See, that’s something I never did until fairly recently. It was [Seth] Rogen who turned me on to it. I’d smoked weed in the past, but treated it as a recreational, once-in-a-blue-moon thing. But Rogen was just so impressive and productive as a stoner, and the only stoners I’d known filled the stereotype, but this is a guy who works against the stereotype, since he’s always working on, like, nine things at once. He introduced me to the notion that there’s a whole community of productive stoners—not just in this business, but everywhere.
It’s a really mental wall, but once you concentrate and bust through that wall, you can be very productive.
Exactly. Some people are like, “I can’t imagine working stoned!” but for me, part of the fun is working through it, where it’s like, “OK, there’s something here but it’s clearing cobwebs and making me look at it from a new perspective.” It doesn’t give you any creative ideas, but it removes fear from any equation so you have no fear of what will happen.
Believe me, dude, when I say the joke of, “He’s got a wife, and she don’t like me,” there’s a seed of fuckin’ truth to it.
Johnny Depp has a pretty sizeable role in Tusk as the Montreal private eye Guy LaPointe.

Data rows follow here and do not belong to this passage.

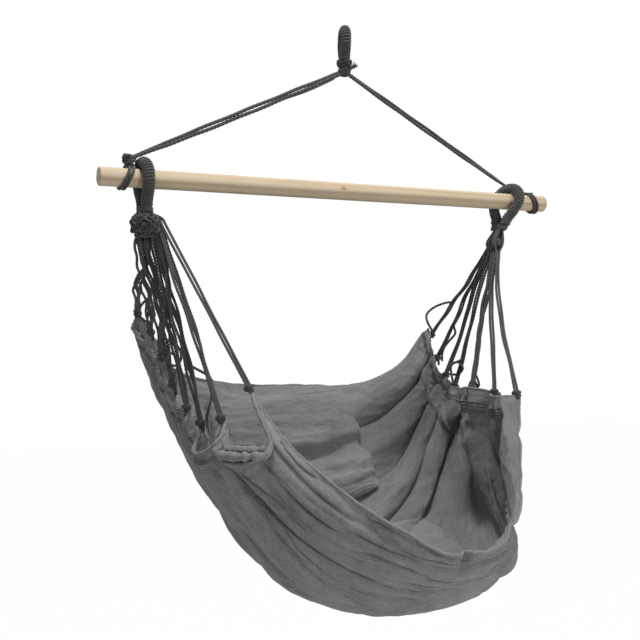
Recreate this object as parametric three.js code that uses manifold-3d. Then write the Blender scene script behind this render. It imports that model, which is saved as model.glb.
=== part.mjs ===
// Hammock chair: a cloth seat with two cushions, hung by two fans of cords from a wooden spreader bar.
// Millimetres, +Z up. The origin is where the hook bears, inside the top of the hanging loop.
// X runs along the bar, and +Y points to the back of the seat.

import * as THREE from 'three';
import Module from 'manifold-3d';
import { mergeVertices } from 'three/addons/utils/BufferGeometryUtils.js';

const wasm = await Module();
wasm.setup();

// Clearance between pieces that bear on each other
const gap = 0.3;

// Spreader bar
const bar_length = 1000;
const bar_diameter = 35;
const bar_chamfer = 3;
const bar_drop = 315; // from the hook down to the bar's axis
const bar_sides = 24;

// Served ropes: a rope core with a cord wound round it, bent into a teardrop
const leg_pull_share = 0.62; // how late the teardrop's legs draw in
const serving_thickness = 3.6;
const serving_width = 5;
const loop_core_diameter = 12;
const eye_core_diameter = 14;
const core_sides = 8;
const curl_steps = 8;
const curl_sides = 5;

// Outlines of turned pieces, as shares of the radius and of the height, from the foot up
const seizing_outline_shares = [[0.6, 0], [0.9, 0.2], [1, 0.5], [0.9, 0.8], [0.8, 1]];
const knot_outline_shares = [[0.7, 0], [1, 0.35], [0.85, 0.75], [0.4, 1]];
const tail_outline_shares = [[0.5, 0], [1, 0.7], [0.7, 1]];
const clew_outline_shares = [[0.96, 0], [1, 0.3], [0.9, 0.65], [0.66, 0.9], [0.4, 1]];

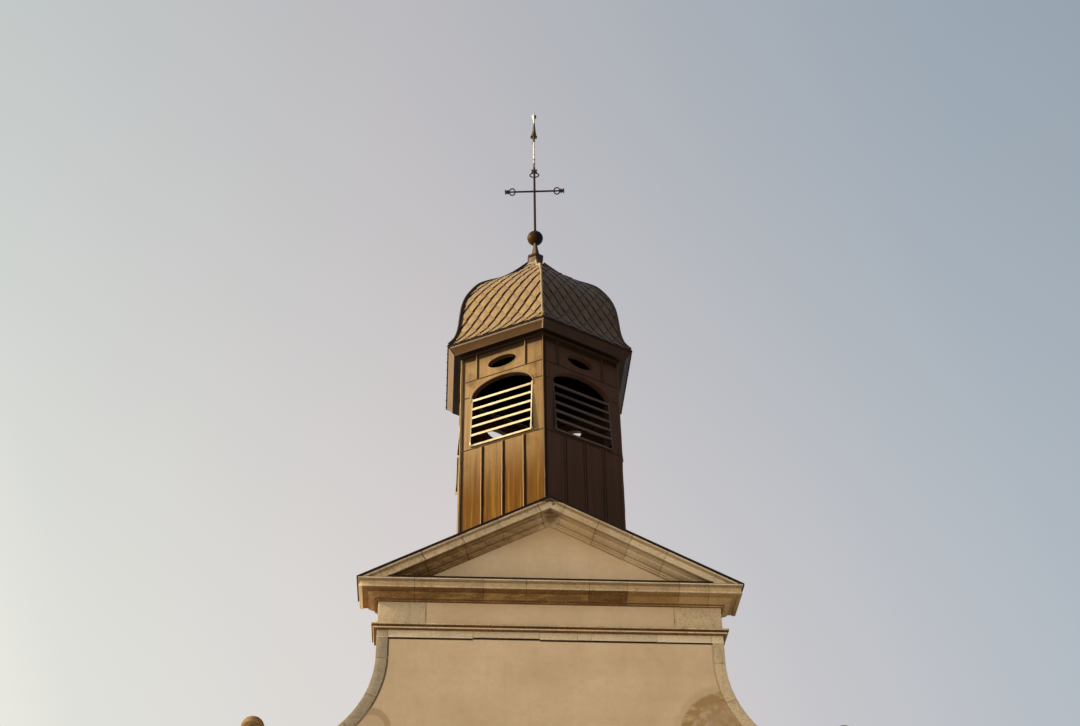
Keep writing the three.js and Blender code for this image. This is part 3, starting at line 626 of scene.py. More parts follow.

How did you two hook up?
It’s the girls. I met him because his daughter, Lily, and my daughter, Harley, are friends. I met him back in 2005 when Harley started in this school called the Hollywood Schoolhouse, so I’ve known him through school functions and he’s cool to talk to, and he’s a fuckin’ icon. I watched 21 Jump Street the first night it aired on Fox. We’d talk about the business but never, “Hey, do you want to play Silent Bob’s uncle?” because he was just in another stratosphere.
It wasn’t until Tusk with the Guy LaPointe part where, when I was done writing, I thought, “Who would be the ultimate Guy LaPointe?” because it was a gonzo project anyway that went from podcast to movie in six fuckin’ months. So, in that stoner frame of mind, I thought, “Johnny Depp would crush this.” It was the matter of just getting over the fear of texting him and going, “Hey man, I know you probably judge shit like this, but I have this great part in a fun movie and it’ll take two days.” And I told him that the only regret I had about making Red State was, because I had to turn it into a circus to self-distribute it, Michael Parks never got the due that I was hoping he would. I took all the focus away and some people were like, “Well, fuck Kevin and his movie.” So, I texted Johnny and said, “Look, I’m trying to make this flick for Parks to try and make up for the fact that I didn’t shine a light on him, and you could really help shine a light on him,” and he texted back, “I love Michael Parks.”
And you two are hooking up again with Yoga Hosers, starring Johnny and each of your daughters?
He fell in love with the Guy LaPointe character. He shot it in two days. After it was done, he was like, “I’ll play this character anytime.” But we shot our daughters in that convenience store sequence in two hours, and it was fuckin’ adorable. At the end of that sequence, Johnny was joking around and said, “We should just put them to work and retire.” I’m cutting that scene and watching it over and over, and I asked my wife why I loved the scene so much, and she said, “Kevin, it’s two people behind the fuckin’ counter at a convenience store. It’s where you started.” Plus, the performance was so natural and fuckin’ deadpan. So, first I asked my wife about writing a movie for the girls, and then I asked Vanessa [Paradis], Lily-Rose’s mom, and she said, “Kevin, if you want to do it, do it.” And then I did it and gave her the script, and she was like, “Oh wow, you weren’t kidding.” We’re at the end of Week 3 of shooting and by the end of the first week, they were really fuckin’ good and making instinctive choices. I thought it would be like directing Jason Mewes on Clerks where I’d go over and have to say, “No, do it like this,” and it was a puppeteering job, but they’re standing on their own.